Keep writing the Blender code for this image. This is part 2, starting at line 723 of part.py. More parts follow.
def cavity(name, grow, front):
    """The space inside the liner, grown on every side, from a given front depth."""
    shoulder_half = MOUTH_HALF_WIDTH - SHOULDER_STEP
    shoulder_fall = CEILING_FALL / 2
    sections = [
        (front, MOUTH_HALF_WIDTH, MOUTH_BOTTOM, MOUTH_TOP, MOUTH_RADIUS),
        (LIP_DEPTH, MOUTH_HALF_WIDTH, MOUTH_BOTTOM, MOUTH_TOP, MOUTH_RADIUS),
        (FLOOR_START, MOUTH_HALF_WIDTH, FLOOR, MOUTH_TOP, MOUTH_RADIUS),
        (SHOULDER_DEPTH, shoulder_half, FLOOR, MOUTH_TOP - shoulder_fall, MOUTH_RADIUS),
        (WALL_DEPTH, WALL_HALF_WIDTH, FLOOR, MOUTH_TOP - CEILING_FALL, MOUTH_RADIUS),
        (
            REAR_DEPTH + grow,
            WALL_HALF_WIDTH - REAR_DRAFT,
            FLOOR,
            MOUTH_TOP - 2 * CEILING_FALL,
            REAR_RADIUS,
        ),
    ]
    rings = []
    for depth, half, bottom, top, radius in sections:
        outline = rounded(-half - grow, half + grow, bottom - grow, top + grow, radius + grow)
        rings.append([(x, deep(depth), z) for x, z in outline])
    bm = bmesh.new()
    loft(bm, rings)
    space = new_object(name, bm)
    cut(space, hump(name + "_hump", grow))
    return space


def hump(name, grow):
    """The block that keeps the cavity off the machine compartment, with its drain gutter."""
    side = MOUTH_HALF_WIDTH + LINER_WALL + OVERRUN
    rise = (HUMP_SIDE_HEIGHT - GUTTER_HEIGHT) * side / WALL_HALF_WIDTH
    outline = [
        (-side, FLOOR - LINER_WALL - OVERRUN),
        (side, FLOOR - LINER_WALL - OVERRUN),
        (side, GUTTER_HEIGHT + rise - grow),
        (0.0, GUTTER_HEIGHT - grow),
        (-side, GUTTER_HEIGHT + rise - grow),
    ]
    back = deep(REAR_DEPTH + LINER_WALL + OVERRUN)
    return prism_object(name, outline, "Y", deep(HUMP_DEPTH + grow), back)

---

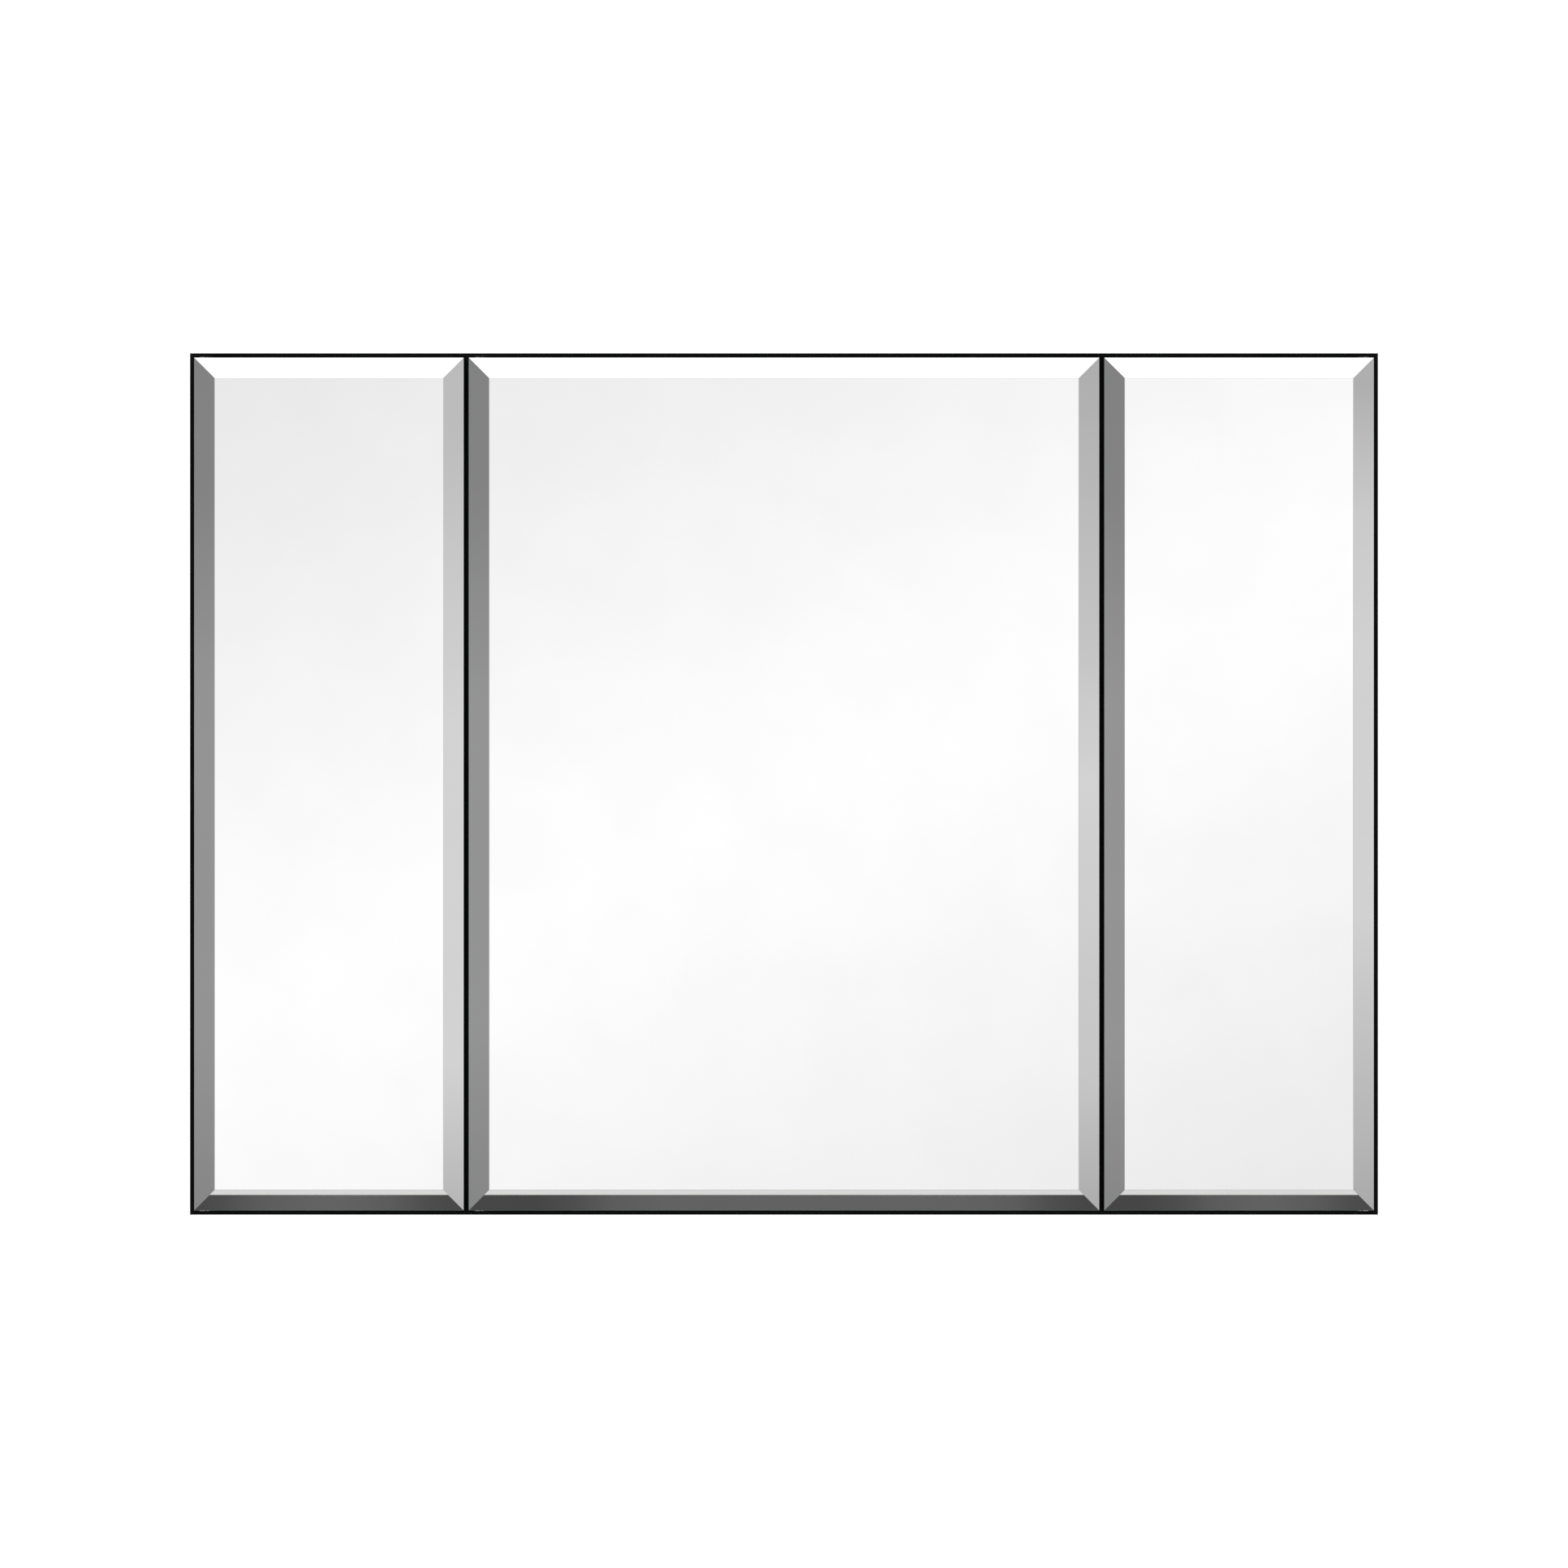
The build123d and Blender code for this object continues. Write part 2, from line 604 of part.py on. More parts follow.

What you will do:
Would you quote everything above from the line containing "Keep writing the" down to the line containing "deep(HUMP_DEPTH + grow), back)"? Include both of those lines and nothing else.

Written solution:
Keep writing the Blender code for this image. This is part 2, starting at line 723 of part.py. More parts follow.
def cavity(name, grow, front):
    """The space inside the liner, grown on every side, from a given front depth."""
    shoulder_half = MOUTH_HALF_WIDTH - SHOULDER_STEP
    shoulder_fall = CEILING_FALL / 2
    sections = [
        (front, MOUTH_HALF_WIDTH, MOUTH_BOTTOM, MOUTH_TOP, MOUTH_RADIUS),
        (LIP_DEPTH, MOUTH_HALF_WIDTH, MOUTH_BOTTOM, MOUTH_TOP, MOUTH_RADIUS),
        (FLOOR_START, MOUTH_HALF_WIDTH, FLOOR, MOUTH_TOP, MOUTH_RADIUS),
        (SHOULDER_DEPTH, shoulder_half, FLOOR, MOUTH_TOP - shoulder_fall, MOUTH_RADIUS),
        (WALL_DEPTH, WALL_HALF_WIDTH, FLOOR, MOUTH_TOP - CEILING_FALL, MOUTH_RADIUS),
        (
            REAR_DEPTH + grow,
            WALL_HALF_WIDTH - REAR_DRAFT,
            FLOOR,
            MOUTH_TOP - 2 * CEILING_FALL,
            REAR_RADIUS,
        ),
    ]
    rings = []
    for depth, half, bottom, top, radius in sections:
        outline = rounded(-half - grow, half + grow, bottom - grow, top + grow, radius + grow)
        rings.append([(x, deep(depth), z) for x, z in outline])
    bm = bmesh.new()
    loft(bm, rings)
    space = new_object(name, bm)
    cut(space, hump(name + "_hump", grow))
    return space


def hump(name, grow):
    """The block that keeps the cavity off the machine compartment, with its drain gutter."""
    side = MOUTH_HALF_WIDTH + LINER_WALL + OVERRUN
    rise = (HUMP_SIDE_HEIGHT - GUTTER_HEIGHT) * side / WALL_HALF_WIDTH
    outline = [
        (-side, FLOOR - LINER_WALL - OVERRUN),
        (side, FLOOR - LINER_WALL - OVERRUN),
        (side, GUTTER_HEIGHT + rise - grow),
        (0.0, GUTTER_HEIGHT - grow),
        (-side, GUTTER_HEIGHT + rise - grow),
    ]
    back = deep(REAR_DEPTH + LINER_WALL + OVERRUN)
    return prism_object(name, outline, "Y", deep(HUMP_DEPTH + grow), back)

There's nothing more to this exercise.